Extra traffic powers for Lincolnshire PCSOs
Chief Constable Bill Skelly has authorised extra powers for PCSOs in Lincolnshire following a review of the standard nationally set powers for PCSOs.
He said: “This has been part of our continuing effort to ensure we are making the best use of our existing resources."
Although powers are centrally set local Chief Constables have the authority to change the roles and responsibilities of their PCSOs over and above the 20 standard powers they automatically hold.
After a review into the way the 118 PCSOs work in Lincolnshire and how current resources can be maximised he said the extra powers will focus on traffic-related issues.
he explained: "I have decided to designate additional powers to our PCSOs which focus on traffic issues and relate directly to the ‘Fatal Four’ initiative and our commitment to tackling serious and fatal collisions on our road."
Mr Skelly says that PCSOs are the bedrock of neighbourhood policing and their links to their local communities are priceless.
“I’m keen that those existing relationships and ways of policing don’t disappear but shift more towards dealing with traffic-related issues. I am hopeful that a balance can be struck between carrying on with established responsibilities and also incorporating these new powers into the role of the PCSO.
"We know the areas where I’ve given extra powers are some of the most concerning to our communities and it is right that local officers can now tackle them direct, as well as alleviating pressure from other members of the force. All this helps us keep Lincolnshire as safe as possible.”

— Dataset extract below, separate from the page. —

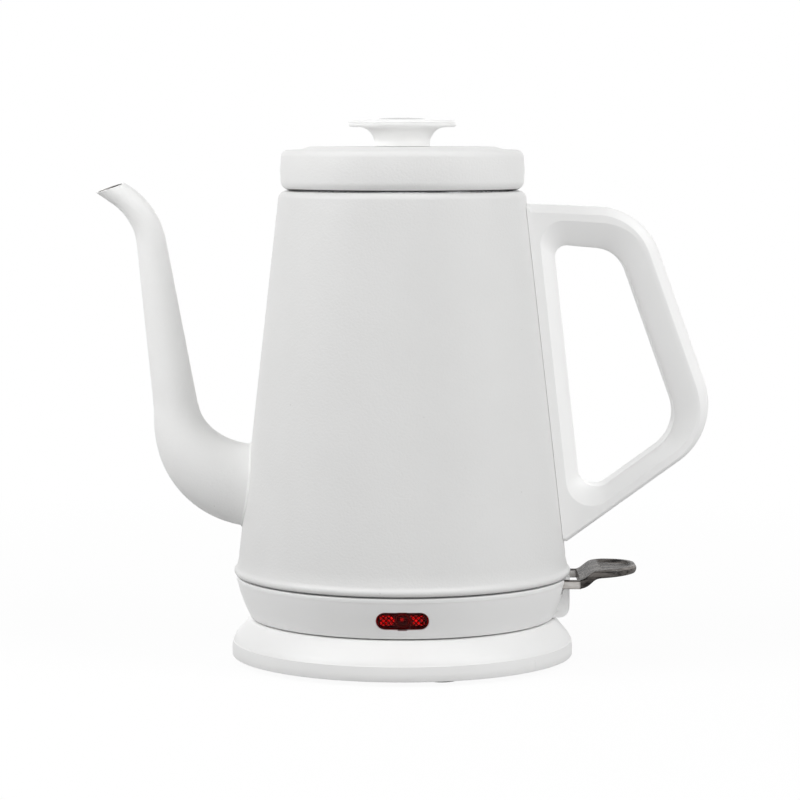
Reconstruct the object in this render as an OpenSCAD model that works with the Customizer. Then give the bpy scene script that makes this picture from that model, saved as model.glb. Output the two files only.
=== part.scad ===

Police and Crime Commissioner Marc Jones welcomes the news.
He said, “PCSOs provide a crucial service and are valued by communities across the county. I welcome any change which will broaden their powers and skills.
“Traffic offences are of great concern for many of our residents and, in addition to the new team launched earlier this year, PCSOs can play a vital role in keeping our roads and people safe.
“We must ensure we use the resources we have as effectively and efficiently as possible and this is another positive step in delivering on that goal.”
Although not a specific power, PCSOs will also be trained in and given the ability to record statements around certain issues, such as shop theft.
This will mean that time at the scene of a crime is better spent because one officer can deal with everything, and evidence will be of a better quality, which is more likely to lead to a successful prosecution.
Because this initiative is about upskilling the force using existing resources there is no financial cost, only the time taken to train PCSOs in the new powers.
This is expected to take a maximum of three days per officer and they will not adopt the new powers for use until the training is completed.
The standard PCSO powers come from the Anti-social behaviour, Crime and Policing Act 2014.
The five force priorities include:
Highly visible community patrols that provide direct access to policing services and public reassurance.
Community engagement opportunities aimed at maximising problem-solving policing.
Ownership of crime and Anti-Social Behaviour issues that impact on the local community.
Provide appropriate levels of support to policing whilst continuing to deliver the PCSO role.
Encourage and develop multi-agency and partnership initiatives to reduce ASB/crime and support communities.
Although not a specific power, PCSOs will also be trained in and given the ability to record low level statements around certain issues, such as shop theft. This will mean time at the scene of a crime is better spent because one officer can deal with everything, and evidence will be of a better quality, which can lead to an effective prosecution.
Because this initiative is about upskilling the force using existing resources there is no financial cost, rather the cost will be in the time taken to train PCSOs in the new powers. This is expected to take a maximum of three days per officer.
The additional powers will authorise the issue of traffic offence reports for:
Section 14 Road Traffic Act 1988 – Seatbelt for adults
Section 15 Road Traffic Act 1988 – Seatbelt for children
Section 16 Road Traffic Act 1988 – Motorcycles – no protective headgear
Section 47 Road Traffic Act 1988 – No MOT
Section 89 Road Traffic Regulations Act 1984 – Speeding in a motor vehicle
Regulation 103 Roads Vehicles (construction and use) Regulations 1986 – Unnecessary Obstruction of the highway
Regulation 110 Roads Vehicles (construction and use) Regulations 1986 – Use of mobile phones when in control of a vehicle
Powers to support the issuing of traffic offence reports. These are:
Section 163 Road Traffic Act 1988 – Power to stop motor vehicles*
Section 164 Road Traffic Act 1988 – Require the production of a driving licence
Section 165 Road Traffic Act 1988 – Require the production of valid insurance and test certificate
Section 165A Road Traffic Act 1988 – Power to seize a motor vehicle with no insurance
Section 87 Road Traffic Act 1988 – Report for the offence of driving otherwise than in accordance with a licence
*Note - this will only be used whilst on foot and not from a police vehicle.